REQUIRED TASK: Set down, exactly as written, only the lines starting with the one that holds "box = placed.BoundBox" and ending with the one that holds "if empty is".

MATERIAL:
########################################
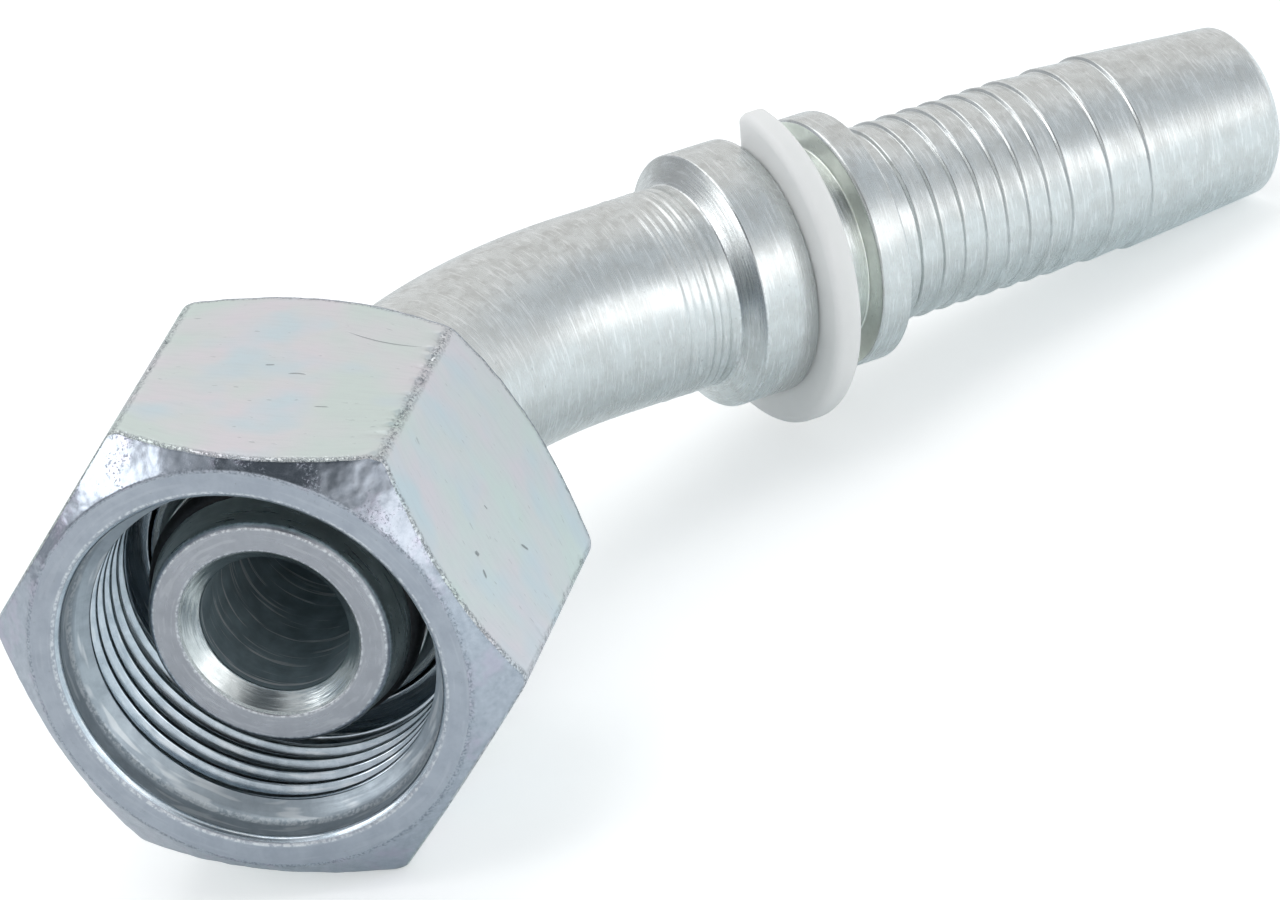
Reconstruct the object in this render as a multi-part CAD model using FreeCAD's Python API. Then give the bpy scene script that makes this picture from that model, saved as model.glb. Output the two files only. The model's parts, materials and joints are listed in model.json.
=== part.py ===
"""Elbow hose fitting, 45 degrees: bent one-piece stem, swivel nut, O-ring and locking clip.

The stem's two straight legs meet in one corner. The model is first laid out flat about that corner:
the nose leg runs along X with its face towards -X, and the tail leg leaves in the XY plane.
At the end it is moved so that the centre of the nose's face is the origin, and it is leaned about
the nose leg's axis until the nut's lower edge and the tail's tip lie on one level surface.
"""
import os
from math import acos, atan2, cos, hypot, pi, radians, sin, tan

import FreeCAD
import Part
from FreeCAD import Vector

# Driving dimensions in millimetres and degrees
# Legs of the stem, measured from the corner where their axes meet
nose_leg = 33.5
bend_angle = 45.0
bend_radius = 34.0
tube_d = 14.0
bore_d = 9.7

# Nose: cone of 24 degrees included, with the O-ring's groove and the shoulder that the nut pulls on
nose_face_d = 15.7
cone_half_angle = 12.0
cone_length = 7.7
shoulder_d = 20.0
shoulder_land = 1.4
shoulder_angle = 45.0
bore_chamfer = 1.15
bore_chamfer_length = 1.25
nose_edge = 0.25
groove_from_face = 2.8
groove_width = 2.5
cord_d = 2.0
cord_stand_out = 0.25
ring_seat_gap = 0.02

# Swivel nut: hexagon 30 across flats, thread M24 x 1.5
across_flats = 30.0
thread_d = 24.0
thread_pitch = 1.5
nut_length = 22.2
nut_overhang = 4.5
front_face_d = 28.5
front_chamfer = 38.0
rear_face_d = 27.0
rear_chamfer = 42.0
entry_d = 24.6
entry_depth = 1.9
entry_bevel = 0.3
lead_in_depth = 3.0
thread_end_depth = 10.6
undercut_d = 24.7
undercut_width = 2.0
nut_bore_gap = 0.3
nut_shoulder_gap = 0.3
neck_gap = 0.2
neck_bevel = 0.4
cut_past = 1.0

# Collars of the tail, from the corner outwards
first_collar_at = 21.5
first_collar_d = 17.7
collar_cone_length = 1.0
first_collar_end = 26.5
clip_groove_width = 5.2
clip_groove_d = 14.0
second_collar_d = 17.6
second_collar_width = 2.3
collar_bevel = 0.15
collar_rear_bevel = 0.2

# Barbed tail for hose of 12.7 bore
barb_crest_d = 13.9
barb_root_d = 13.4
barb_face_run = 0.15
first_barb_from_collar = 2.2
close_pitch = 1.75
close_barbs = 8
wide_pitch = 3.3
wide_barbs = 2
lead_length = 11.1
tip_d = 12.15
tip_chamfer = 0.55

# Locking clip: an open ring that snaps into the groove behind the first collar
clip_d = 22.6
clip_thickness = 1.9
clip_seat_gap = 0.1
clip_face_gap = 0.1
clip_edge_bevel = 0.4
clip_opening = 120.0
clip_opening_middle = 24.0

# Values worked out from the sizes above
tube_r = tube_d / 2
bore_r = bore_d / 2
bend = radians(bend_angle)
tangent_length = bend_radius * tan(bend / 2)
thread_minor_d = thread_d - 1.0825 * thread_pitch
nut_front = -nose_leg - nut_overhang
nut_rear = nut_front + nut_length
cone_slope = tan(radians(cone_half_angle))
cone_end_r = nose_face_d / 2 + cone_length * cone_slope
shoulder_front = -nose_leg + cone_length
shoulder_rear = shoulder_front + shoulder_land
shoulder_slope = tan(radians(shoulder_angle))
groove_middle = groove_from_face + groove_width / 2
cord_centre_r = nose_face_d / 2 + groove_middle * cone_slope + cord_stand_out - cord_d / 2
groove_floor_r = cord_centre_r - cord_d / 2 - ring_seat_gap
second_collar_at = first_collar_end + clip_groove_width
second_collar_end = second_collar_at + second_collar_width
first_barb = second_collar_end + first_barb_from_collar
last_barb = first_barb + (close_barbs - 1) * close_pitch + wide_barbs * wide_pitch
lead_end = last_barb + lead_length
tail_leg = lead_end + tip_chamfer

axis_x = Vector(1, 0, 0)
axis_z = Vector(0, 0, 1)
tail_direction = Vector(cos(bend), -sin(bend), 0)
tail_side = Vector(sin(bend), cos(bend), 0)


def turned(points, angle=360.0):
    """Solid turned about X from a closed half section of (place along the axis, radius) pairs."""
    corners = [Vector(x, 0, r) for x, r in points]
    face = Part.Face(Part.makePolygon(corners + corners[:1]))
    return face.revolve(Vector(0, 0, 0), axis_x, angle)


def onto_tail(shape):
    """Turns a shape made along X onto the axis of the tail leg."""
    placed = shape.copy()
    placed.rotate(Vector(0, 0, 0), axis_z, -bend_angle)
    return placed


def nose_section():
    """Half section of the nose leg: cone, O-ring groove, shoulder and tube up to the bend."""
    face_x = -nose_leg
    groove_start = face_x + groove_from_face
    groove_end = groove_start + groove_width
    shoulder_r = shoulder_d / 2
    tube_start = shoulder_rear + (shoulder_r - tube_r) / shoulder_slope

    def cone_r(x):
        return nose_face_d / 2 + (x - face_x) * cone_slope

    return [
        (face_x, bore_r + bore_chamfer),
        (face_x, nose_face_d / 2 - nose_edge),
        (face_x + nose_edge, cone_r(face_x + nose_edge)),
        (groove_start, cone_r(groove_start)),
        (groove_start, groove_floor_r),
        (groove_end, groove_floor_r),
        (groove_end, cone_r(groove_end)),
        (shoulder_front, cone_end_r),
        (shoulder_front, shoulder_r),
        (shoulder_rear, shoulder_r),
        (tube_start, tube_r),
        (-tangent_length, tube_r),
        (-tangent_length, bore_r),
        (face_x + bore_chamfer_length, bore_r),
    ]


def barb_points():
    """Saw teeth whose steep side faces the collar, then the smooth lead that tapers to the tip."""
    places = [first_barb + i * close_pitch for i in range(close_barbs)]
    places += [places[-1] + (i + 1) * wide_pitch for i in range(wide_barbs)]
    points = []
    for place in places:
        points.append((place - barb_face_run, barb_root_d / 2))
        points.append((place, barb_crest_d / 2))
    points.append((lead_end, tip_d / 2))
    points.append((tail_leg, tip_d / 2 - tip_chamfer))
    return points


def tail_section():
    """Half section of the tail leg: tube, two collars with the groove between them, and the barbs."""
    first_r = first_collar_d / 2
    second_r = second_collar_d / 2
    floor_r = clip_groove_d / 2
    root_r = barb_root_d / 2
    return [
        (tangent_length, bore_r),
        (tangent_length, tube_r),
        (first_collar_at, tube_r),
        (first_collar_at + collar_cone_length, first_r),
        (first_collar_end - collar_rear_bevel, first_r),
        (first_collar_end, first_r - collar_rear_bevel),
        (first_collar_end, floor_r),
        (second_collar_at, floor_r),
        (second_collar_at, second_r - collar_bevel),
        (second_collar_at + collar_bevel, second_r),
        (second_collar_end - collar_rear_bevel, second_r),
        (second_collar_end, second_r - collar_rear_bevel),
        (second_collar_end, root_r),
    ] + barb_points() + [
        (tail_leg, bore_r + tip_chamfer / 2),
        (tail_leg - tip_chamfer / 2, bore_r),
    ]


def bend_piece():
    """The bend of the tube, with its bore, turned about the bend's centre."""
    start = Vector(-tangent_length, 0, 0)
    centre = start + Vector(0, -bend_radius, 0)
    outer = Part.Wire(Part.makeCircle(tube_r, start, axis_x))
    inner = Part.Wire(Part.makeCircle(bore_r, start, axis_x))
    ring = Part.Face(outer).cut(Part.Face(inner)).Faces[0]
    return ring.revolve(centre, axis_z, -bend_angle)


def elbow_stem():
    """One piece of steel from the nose's face to the tip of the tail, with one bore right through."""
    legs = [bend_piece(), onto_tail(turned(tail_section()))]
    stem = turned(nose_section()).multiFuse(legs).removeSplitter()
    return stem.Solids[0]


def nut_body():
    """Hexagon bar with its corners turned off by a cone at each end."""
    corner_r = across_flats / 2 / cos(pi / 6)
    corners = [
        Vector(nut_front, corner_r * cos(i * pi / 3), corner_r * sin(i * pi / 3))
        for i in range(6)
    ]
    bar = Part.Face(Part.makePolygon(corners + corners[:1])).extrude(Vector(nut_length, 0, 0))
    clear_r = corner_r + cut_past
    front_r = front_face_d / 2
    rear_r = rear_face_d / 2
    envelope = turned([
        (nut_front, 0),
        (nut_front, front_r),
        (nut_front + (clear_r - front_r) * tan(radians(front_chamfer)), clear_r),
        (nut_rear - (clear_r - rear_r) * tan(radians(rear_chamfer)), clear_r),
        (nut_rear, rear_r),
        (nut_rear, 0),
    ])
    # As splines, the cones leave spline edges on the flats, which measure more steadily
    return bar.common(envelope.toNurbs())


def nut_hollow():
    """What is bored out of the nut: bevelled mouth, thread's core, undercut, shoulder and neck."""
    entry_r = entry_d / 2
    minor_r = thread_minor_d / 2
    undercut_r = undercut_d / 2
    collar_r = shoulder_d / 2 + nut_bore_gap
    neck_r = tube_r + neck_gap
    thread_end = nut_front + thread_end_depth
    undercut_end = thread_end + undercut_width
    # The nut's shoulder is the stem's shoulder moved off by the gap, square to its slope
    slope_gap = nut_shoulder_gap / sin(radians(shoulder_angle))
    seat_start = shoulder_rear + slope_gap - (collar_r - shoulder_d / 2) / shoulder_slope
    seat_end = seat_start + (collar_r - neck_r) / shoulder_slope
    return turned([
        (nut_front - cut_past, 0),
        (nut_front - cut_past, entry_r + entry_bevel + cut_past),
        (nut_front + entry_bevel, entry_r),
        (nut_front + entry_depth, entry_r),
        (nut_front + lead_in_depth, minor_r),
        (thread_end, minor_r),
        (thread_end + undercut_r - minor_r, undercut_r),
        (undercut_end, undercut_r),
        (undercut_end, collar_r),
        (seat_start, collar_r),
        (seat_end, neck_r),
        (nut_rear - neck_bevel, neck_r),
        (nut_rear + cut_past, neck_r + neck_bevel + cut_past),
        (nut_rear + cut_past, 0),
    ])


def swivel_nut():
    """Hexagon nut that turns on the stem and pulls on the shoulder behind the cone."""
    return nut_body().cut(nut_hollow()).Solids[0]


def nose_o_ring():
    """O-ring in the groove of the cone."""
    place = -nose_leg + groove_middle
    return Part.makeTorus(cord_centre_r, cord_d / 2, Vector(place, 0, 0), axis_x)


def locking_clip():
    """Open ring with bevelled edges, whose mouth lets it snap over the groove's floor."""
    inner_r = clip_groove_d / 2 + clip_seat_gap
    outer_r = clip_d / 2
    start = first_collar_end + clip_face_gap
    end = start + clip_thickness
    bevel = clip_edge_bevel
    ring = turned([
        (start, inner_r + bevel),
        (start, outer_r - bevel),
        (start + bevel, outer_r),
        (end - bevel, outer_r),
        (end, outer_r - bevel),
        (end, inner_r + bevel),
        (end - bevel, inner_r),
        (start + bevel, inner_r),
    ], 360 - clip_opening)
    ring.rotate(Vector(0, 0, 0), axis_x, clip_opening_middle + clip_opening / 2 - 90)
    return onto_tail(ring)


def lean_angle():
    """Lean about the nose leg at which the nut's lower edge and the tail's tip are equally low."""
    flat_height = across_flats / 2
    reach = lead_end * sin(bend) - across_flats / 2 * tan(pi / 6)
    tip_r = tip_d / 2
    return acos(tip_r / hypot(flat_height, reach)) - atan2(reach, flat_height)


def in_rest(shape):
    """Moves a shape from the flat layout to where the fitting lies at rest."""
    placed = shape.copy()
    placed.translate(Vector(nose_leg, 0, 0))
    placed.rotate(Vector(0, 0, 0), axis_x, lean_angle() * 180 / pi)
    return placed


pieces = {
    "elbow_stem": elbow_stem(),
    "swivel_nut": swivel_nut(),
    "nose_o_ring": nose_o_ring(),
    "locking_clip": locking_clip(),
}

os.makedirs("parts", exist_ok=True)
for name, shape in pieces.items():
    placed = in_rest(shape)
    placed.exportStep("parts/" + name + ".step")
    box = placed.BoundBox
    print(name, placed.isValid(), len(placed.Solids), round(placed.Volume, 1),
          [round(v, 2) for v in (box.XMin, box.XMax, box.YMin, box.YMax, box.ZMin, box.ZMax)])
print("lean", round(lean_angle() * 180 / pi, 2))
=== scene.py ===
"""Elbow hose fitting with a swivel nut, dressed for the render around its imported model."""
import json
from math import cos, pi, radians, sin, sqrt, tan

import bpy
import numpy as np
from mathutils import Matrix, Vector, noise


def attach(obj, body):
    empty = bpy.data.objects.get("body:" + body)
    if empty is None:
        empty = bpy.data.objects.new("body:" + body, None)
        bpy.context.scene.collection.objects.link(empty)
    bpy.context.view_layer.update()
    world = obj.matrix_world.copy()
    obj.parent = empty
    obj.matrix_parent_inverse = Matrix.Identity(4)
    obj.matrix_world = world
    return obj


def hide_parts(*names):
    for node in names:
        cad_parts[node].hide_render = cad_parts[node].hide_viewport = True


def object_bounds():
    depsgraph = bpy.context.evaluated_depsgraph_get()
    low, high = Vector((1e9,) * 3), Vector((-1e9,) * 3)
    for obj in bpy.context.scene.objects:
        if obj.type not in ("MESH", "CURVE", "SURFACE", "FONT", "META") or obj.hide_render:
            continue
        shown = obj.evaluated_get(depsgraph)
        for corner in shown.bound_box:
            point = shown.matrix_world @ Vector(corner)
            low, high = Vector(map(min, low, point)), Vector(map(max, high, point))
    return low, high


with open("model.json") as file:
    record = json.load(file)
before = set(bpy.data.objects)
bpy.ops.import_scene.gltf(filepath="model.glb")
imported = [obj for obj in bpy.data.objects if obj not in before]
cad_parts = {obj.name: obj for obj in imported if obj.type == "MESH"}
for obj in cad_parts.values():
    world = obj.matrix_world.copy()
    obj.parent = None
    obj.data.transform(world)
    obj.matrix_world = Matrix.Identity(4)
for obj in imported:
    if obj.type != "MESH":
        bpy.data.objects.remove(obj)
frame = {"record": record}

cad_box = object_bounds()

# The stem
# One piece of free-cutting steel: cone nose, bent tube, two collars and a barbed tail. It is turned
# all over and drilled through, bent cold, then bright zinc plated. The other pieces are carried by it.

mm = 0.001
mounts = {mount["name"]: mount for mount in frame["record"]["mounts"]}
leg_way = np.array((1.0, 0.0, 0.0))
up_way = np.array(mounts["spanner_flat"]["axis"])
side_way = np.cross(up_way, leg_way)

nose_leg = 33.5
bend_angle = radians(45)
bend_radius = 34.0
tangent_length = bend_radius * tan(bend_angle / 2)
bend_start = nose_leg - tangent_length
tail_offset = bend_start + bend_radius * bend_angle - tangent_length
bore_r = 4.85
tube_r = 7.0


def along_stem(station, radius, angle):
    """Points round the stem's centreline: station and radius in mm, angle from the bend's outer side."""
    turn = np.clip((station - bend_start) / bend_radius, 0, bend_angle)
    rest = station - bend_start - bend_radius * turn
    forward = bend_start + bend_radius * np.sin(turn) + rest * np.cos(turn)
    sideways = -bend_radius * (1 - np.cos(turn)) - rest * np.sin(turn)
    forward = forward + radius * np.cos(angle) * np.sin(turn)
    sideways = sideways + radius * np.cos(angle) * np.cos(turn)
    height = radius * np.sin(angle)
    return mm * (forward[..., None] * leg_way + sideways[..., None] * side_way + height[..., None] * up_way)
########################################
TASK RESULT:
    box = placed.BoundBox
    print(name, placed.isValid(), len(placed.Solids), round(placed.Volume, 1),
          [round(v, 2) for v in (box.XMin, box.XMax, box.YMin, box.YMax, box.ZMin, box.ZMax)])
print("lean", round(lean_angle() * 180 / pi, 2))
=== scene.py ===
"""Elbow hose fitting with a swivel nut, dressed for the render around its imported model."""
import json
from math import cos, pi, radians, sin, sqrt, tan

import bpy
import numpy as np
from mathutils import Matrix, Vector, noise


def attach(obj, body):
    empty = bpy.data.objects.get("body:" + body)
    if empty is None:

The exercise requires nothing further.